Joburg’s new K9-Narcotics Unit to wage war on drugs

The K9-Narcotics Unit will focus on drug-related crimes in crime hotspots during the first 100 days after its launch.

A specialised K9-Narcotics Unit in the Johannesburg metro police is aimed at waging the war on drugs in the city.

According to the City’s executive mayor, Herman Mashaba, the dedicated canine unit would strengthen the City’s ability to act against traffickers and drug peddlers. He said the City would also put in place drug prevention and treatment programmes and work closely with communities through awareness and education.

The K9-Narcotics unit at the Johannesburg metro police’s training academy in Selby launched on Monday with Mashaba in attendance. He said: “For years our city has been plagued by crime and drugs. Lives have been lost, families have been broken, communities torn apart and people left brokenhearted and hopeless.

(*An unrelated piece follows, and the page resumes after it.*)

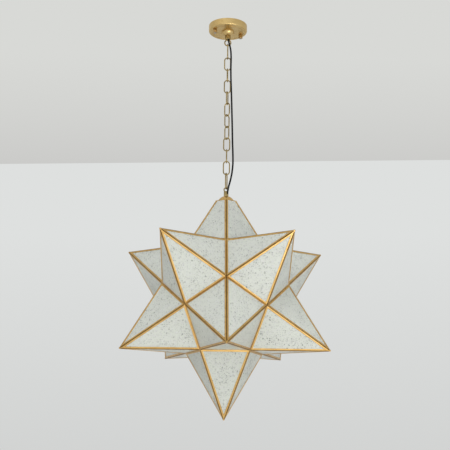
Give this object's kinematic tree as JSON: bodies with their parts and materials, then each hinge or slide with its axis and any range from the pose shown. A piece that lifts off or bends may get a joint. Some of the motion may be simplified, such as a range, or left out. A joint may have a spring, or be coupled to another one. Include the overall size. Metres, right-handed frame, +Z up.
{
  "type": "moravian star pendant light",
  "caption": "Moravian star pendant: a brass-framed star of seedy glass hung from a round canopy by a chain.",
  "frame": {"origin": "on the pendant's axis, in the plane of the ceiling, at the middle of the ceiling strap's upper face", "axes": "+Z up out of the ceiling, +X to the right and -Y towards the viewer of the front point"},
  "size_m": [0.5024, 0.5282, 1.0291],
  "materials": {
    "frame_brass": "satin",
    "canopy_brass": "brushed satin",
    "chain_brass": "satin, slightly aged",
    "zinc_steel": "zinc plated",
    "seedy_glass": "clear with many small seeds",
    "cord_black": "matte",
    "holder_plastic": "matte",
    "shell_metal": "plain"
  },
  "bodies": {
    "ceiling_fixing": {"ceiling_bracket": "zinc_steel", "stud_bar": "zinc_steel", "bracket_studs": "zinc_steel", "canopy": "canopy_brass", "thumb_nut_left": "canopy_brass", "thumb_nut_right": "canopy_brass", "canopy_bell": "canopy_brass", "canopy_nipple": "zinc_steel", "canopy_locknut": "zinc_steel", "canopy_loop": "canopy_brass", "power_cord": "cord_black"},
    "link_01": {"chain_link_01": "chain_brass"},
    "link_02": {"chain_link_02": "chain_brass"},
    "link_03": {"chain_link_03": "chain_brass"},
    "link_04": {"chain_link_04": "chain_brass"},
    "link_05": {"chain_link_05": "chain_brass"},
    "link_06": {"chain_link_06": "chain_brass"},
    "link_07": {"chain_link_07": "chain_brass"},
    "link_08": {"chain_link_08": "chain_brass"},
    "link_09": {"chain_link_09": "chain_brass"},
    "link_10": {"chain_link_10": "chain_brass"},
    "link_11": {"chain_link_11": "chain_brass"},
    "link_12": {"chain_link_12": "chain_brass"},
    "star": {"star_loop": "chain_brass", "cap_dome": "frame_brass", "top_plate": "frame_brass", "star_nipple": "zinc_steel", "star_locknut": "zinc_steel", "lampholder": "holder_plastic", "screw_shell": "shell_metal", "valley_came": "frame_brass", "point_tips": "frame_brass", "frame_top": "frame_brass", "frame_upper_front_right": "frame_brass", "frame_upper_right": "frame_brass", "frame_upper_back": "frame_brass", "frame_upper_left": "frame_brass", "frame_upper_front_left": "frame_brass", "frame_lower_front": "frame_brass", "frame_lower_right": "frame_brass", "frame_lower_back_right": "frame_brass", "frame_lower_back_left": "frame_brass", "frame_lower_left": "frame_brass", "frame_bottom": "frame_brass", "glass_top": "seedy_glass", "glass_upper_front_right": "seedy_glass", "glass_upper_right": "seedy_glass", "glass_upper_back": "seedy_glass", "glass_upper_left": "seedy_glass", "glass_upper_front_left": "seedy_glass", "glass_lower_front": "seedy_glass", "glass_lower_right": "seedy_glass", "glass_lower_back_right": "seedy_glass", "glass_lower_back_left": "seedy_glass", "glass_lower_left": "seedy_glass", "glass_bottom": "seedy_glass", "hinge_leaf": "frame_brass", "hinge_pin": "frame_brass"},
    "door": {"door_frame": "frame_brass", "door_glass": "seedy_glass"}
  },
  "joints": [
    {"name": "top_link_swing", "type": "hinge", "parent": "ceiling_fixing", "child": "link_01", "pos_m": [0, 0, -0.0559], "axis": [1, 0, 0], "range_deg": [-12, 12], "deforming": ["power_cord"]},
    {"name": "link_01_swing", "type": "hinge", "parent": "link_01", "child": "link_02", "pos_m": [0, 0, -0.094], "axis": [0, 1, 0], "range_deg": [-12, 12]},
    {"name": "link_02_swing", "type": "hinge", "parent": "link_02", "child": "link_03", "pos_m": [0, 0, -0.1258], "axis": [-0.9962, 0.0872, 0], "range_deg": [-12, 12]},
    {"name": "link_03_swing", "type": "hinge", "parent": "link_03", "child": "link_04", "pos_m": [0, 0, -0.1576], "axis": [0.0872, 0.9962, 0], "range_deg": [-12, 12]},
    {"name": "link_04_swing", "type": "hinge", "parent": "link_04", "child": "link_05", "pos_m": [0, 0, -0.1894], "axis": [1, 0, 0], "range_deg": [-12, 12]},
    {"name": "link_05_swing", "type": "hinge", "parent": "link_05", "child": "link_06", "pos_m": [0, 0, -0.2212], "axis": [0.2588, 0.9659, 0], "range_deg": [-12, 12]},
    {"name": "link_06_swing", "type": "hinge", "parent": "link_06", "child": "link_07", "pos_m": [0, 0, -0.253], "axis": [-0.766, 0.6428, 0], "range_deg": [-12, 12]},
    {"name": "link_07_swing", "type": "hinge", "parent": "link_07", "child": "link_08", "pos_m": [0, 0, -0.2848], "axis": [0.7071, 0.7071, 0], "range_deg": [-12, 12]},
    {"name": "link_08_swing", "type": "hinge", "parent": "link_08", "child": "link_09", "pos_m": [0, 0, -0.3166], "axis": [-0.6428, 0.766, 0], "range_deg": [-12, 12]},
    {"name": "link_09_swing", "type": "hinge", "parent": "link_09", "child": "link_10", "pos_m": [0, 0, -0.3484], "axis": [-1, 0, 0], "range_deg": [-12, 12]},
    {"name": "link_10_swing", "type": "hinge", "parent": "link_10", "child": "link_11", "pos_m": [0, 0, -0.3802], "axis": [0, 1, 0], "range_deg": [-12, 12]},
    {"name": "link_11_swing", "type": "hinge", "parent": "link_11", "child": "link_12", "pos_m": [0, 0, -0.412], "axis": [1, 0, 0], "range_deg": [-12, 12]},
    {"name": "star_swing", "type": "hinge", "parent": "link_12", "child": "star", "pos_m": [0, 0, -0.4502], "axis": [0.2588, 0.9659, 0], "range_deg": [-12, 12]},
    {"name": "door_hinge", "type": "hinge", "parent": "star", "child": "door", "pos_m": [0, 0.08351, -0.59952], "axis": [1, 0, 0], "range_deg": [0, 100]}
  ]
}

“As a parent, I have had enough of how drugs are destroying the lives of many of our young people. Communities have had enough, and the City cannot ignore their plight.”

The launch of the unit comes after Mashaba had said on May 30 that if he was elected as Mayor, he would create a specialised drug unit within the Johannesburg metro police.

The Johannesburg metro police looked at the best performing officers with the highest level of integrity to fill this K9-Narcotics Unit. The unit will also be capacitated with high-calibre firearms and high-performance vehicles.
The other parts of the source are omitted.